━━ Data section ━━

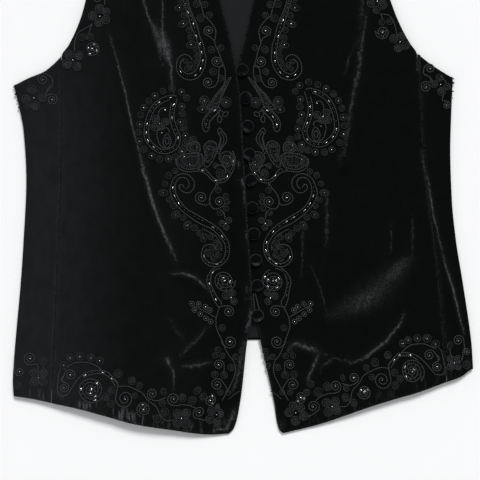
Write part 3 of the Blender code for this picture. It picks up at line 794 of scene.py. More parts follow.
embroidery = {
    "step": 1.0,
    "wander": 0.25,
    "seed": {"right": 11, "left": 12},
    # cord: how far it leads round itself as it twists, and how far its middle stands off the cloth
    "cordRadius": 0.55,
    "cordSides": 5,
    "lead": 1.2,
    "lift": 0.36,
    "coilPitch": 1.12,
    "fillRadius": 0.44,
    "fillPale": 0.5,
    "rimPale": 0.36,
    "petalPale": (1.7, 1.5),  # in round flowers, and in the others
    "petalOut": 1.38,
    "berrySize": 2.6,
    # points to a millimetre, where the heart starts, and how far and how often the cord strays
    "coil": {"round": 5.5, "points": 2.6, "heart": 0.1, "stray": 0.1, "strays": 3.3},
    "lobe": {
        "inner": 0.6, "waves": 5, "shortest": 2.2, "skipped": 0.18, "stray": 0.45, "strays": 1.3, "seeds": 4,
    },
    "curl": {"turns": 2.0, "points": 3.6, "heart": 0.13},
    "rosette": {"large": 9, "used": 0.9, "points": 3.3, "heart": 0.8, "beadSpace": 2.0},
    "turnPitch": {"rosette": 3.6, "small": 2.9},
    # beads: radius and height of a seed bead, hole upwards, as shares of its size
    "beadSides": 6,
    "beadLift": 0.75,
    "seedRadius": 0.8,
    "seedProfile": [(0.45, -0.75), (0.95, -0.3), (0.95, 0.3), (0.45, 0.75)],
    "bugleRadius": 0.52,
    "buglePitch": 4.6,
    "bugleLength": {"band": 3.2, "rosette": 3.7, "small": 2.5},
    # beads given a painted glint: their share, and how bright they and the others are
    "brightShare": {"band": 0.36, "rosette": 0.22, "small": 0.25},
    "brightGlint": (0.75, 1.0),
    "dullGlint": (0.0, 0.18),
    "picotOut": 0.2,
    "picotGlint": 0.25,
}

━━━

Exercise requirements ▸ Each line above is to be repeated exactly.

Response to this exercise ▸
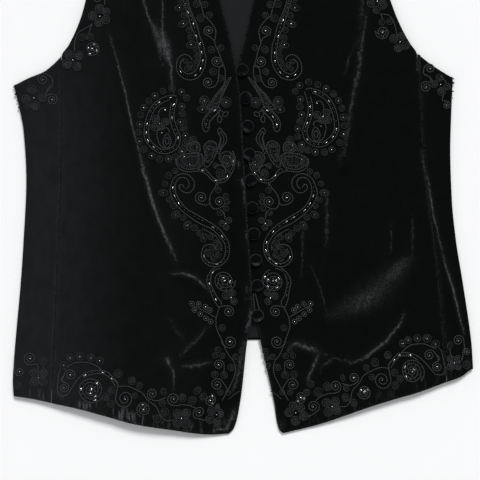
Write part 3 of the Blender code for this picture. It picks up at line 794 of scene.py. More parts follow.
embroidery = {
    "step": 1.0,
    "wander": 0.25,
    "seed": {"right": 11, "left": 12},
    # cord: how far it leads round itself as it twists, and how far its middle stands off the cloth
    "cordRadius": 0.55,
    "cordSides": 5,
    "lead": 1.2,
    "lift": 0.36,
    "coilPitch": 1.12,
    "fillRadius": 0.44,
    "fillPale": 0.5,
    "rimPale": 0.36,
    "petalPale": (1.7, 1.5),  # in round flowers, and in the others
    "petalOut": 1.38,
    "berrySize": 2.6,
    # points to a millimetre, where the heart starts, and how far and how often the cord strays
    "coil": {"round": 5.5, "points": 2.6, "heart": 0.1, "stray": 0.1, "strays": 3.3},
    "lobe": {
        "inner": 0.6, "waves": 5, "shortest": 2.2, "skipped": 0.18, "stray": 0.45, "strays": 1.3, "seeds": 4,
    },
    "curl": {"turns": 2.0, "points": 3.6, "heart": 0.13},
    "rosette": {"large": 9, "used": 0.9, "points": 3.3, "heart": 0.8, "beadSpace": 2.0},
    "turnPitch": {"rosette": 3.6, "small": 2.9},
    # beads: radius and height of a seed bead, hole upwards, as shares of its size
    "beadSides": 6,
    "beadLift": 0.75,
    "seedRadius": 0.8,
    "seedProfile": [(0.45, -0.75), (0.95, -0.3), (0.95, 0.3), (0.45, 0.75)],
    "bugleRadius": 0.52,
    "buglePitch": 4.6,
    "bugleLength": {"band": 3.2, "rosette": 3.7, "small": 2.5},
    # beads given a painted glint: their share, and how bright they and the others are
    "brightShare": {"band": 0.36, "rosette": 0.22, "small": 0.25},
    "brightGlint": (0.75, 1.0),
    "dullGlint": (0.0, 0.18),
    "picotOut": 0.2,
    "picotGlint": 0.25,
}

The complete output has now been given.